● What is needed:
Show, in full, each line of the data that contains "slide".

● Data:
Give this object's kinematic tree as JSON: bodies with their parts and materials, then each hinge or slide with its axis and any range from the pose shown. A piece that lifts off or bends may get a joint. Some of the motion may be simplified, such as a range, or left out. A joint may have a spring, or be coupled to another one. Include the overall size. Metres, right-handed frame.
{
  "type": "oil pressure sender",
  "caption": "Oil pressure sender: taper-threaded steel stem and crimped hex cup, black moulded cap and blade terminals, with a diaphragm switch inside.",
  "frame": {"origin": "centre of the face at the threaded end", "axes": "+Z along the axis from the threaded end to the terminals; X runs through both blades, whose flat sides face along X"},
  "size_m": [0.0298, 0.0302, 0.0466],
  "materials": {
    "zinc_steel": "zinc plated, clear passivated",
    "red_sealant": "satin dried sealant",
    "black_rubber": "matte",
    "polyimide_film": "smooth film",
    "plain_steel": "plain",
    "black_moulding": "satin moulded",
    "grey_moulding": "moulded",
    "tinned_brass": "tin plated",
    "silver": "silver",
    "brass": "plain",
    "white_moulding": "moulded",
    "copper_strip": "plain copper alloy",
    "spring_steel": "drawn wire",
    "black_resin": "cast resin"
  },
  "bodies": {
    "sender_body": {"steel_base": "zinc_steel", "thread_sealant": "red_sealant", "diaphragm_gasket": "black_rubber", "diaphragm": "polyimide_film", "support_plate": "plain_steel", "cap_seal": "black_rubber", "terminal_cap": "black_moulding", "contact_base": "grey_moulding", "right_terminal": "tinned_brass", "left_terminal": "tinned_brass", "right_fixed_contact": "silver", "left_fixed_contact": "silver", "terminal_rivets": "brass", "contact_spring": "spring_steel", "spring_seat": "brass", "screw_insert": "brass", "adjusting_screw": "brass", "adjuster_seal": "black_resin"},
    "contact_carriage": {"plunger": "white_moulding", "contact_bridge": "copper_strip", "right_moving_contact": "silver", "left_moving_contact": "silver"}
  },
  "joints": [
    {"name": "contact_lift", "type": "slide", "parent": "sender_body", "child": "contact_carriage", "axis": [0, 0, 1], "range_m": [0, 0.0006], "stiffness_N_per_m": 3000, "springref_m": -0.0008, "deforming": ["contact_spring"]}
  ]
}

● Response:
Give this object's kinematic tree as JSON: bodies with their parts and materials, then each hinge or slide with its axis and any range from the pose shown. A piece that lifts off or bends may get a joint. Some of the motion may be simplified, such as a range, or left out. A joint may have a spring, or be coupled to another one. Include the overall size. Metres, right-handed frame.
    {"name": "contact_lift", "type": "slide", "parent": "sender_body", "child": "contact_carriage", "axis": [0, 0, 1], "range_m": [0, 0.0006], "stiffness_N_per_m": 3000, "springref_m": -0.0008, "deforming": ["contact_spring"]}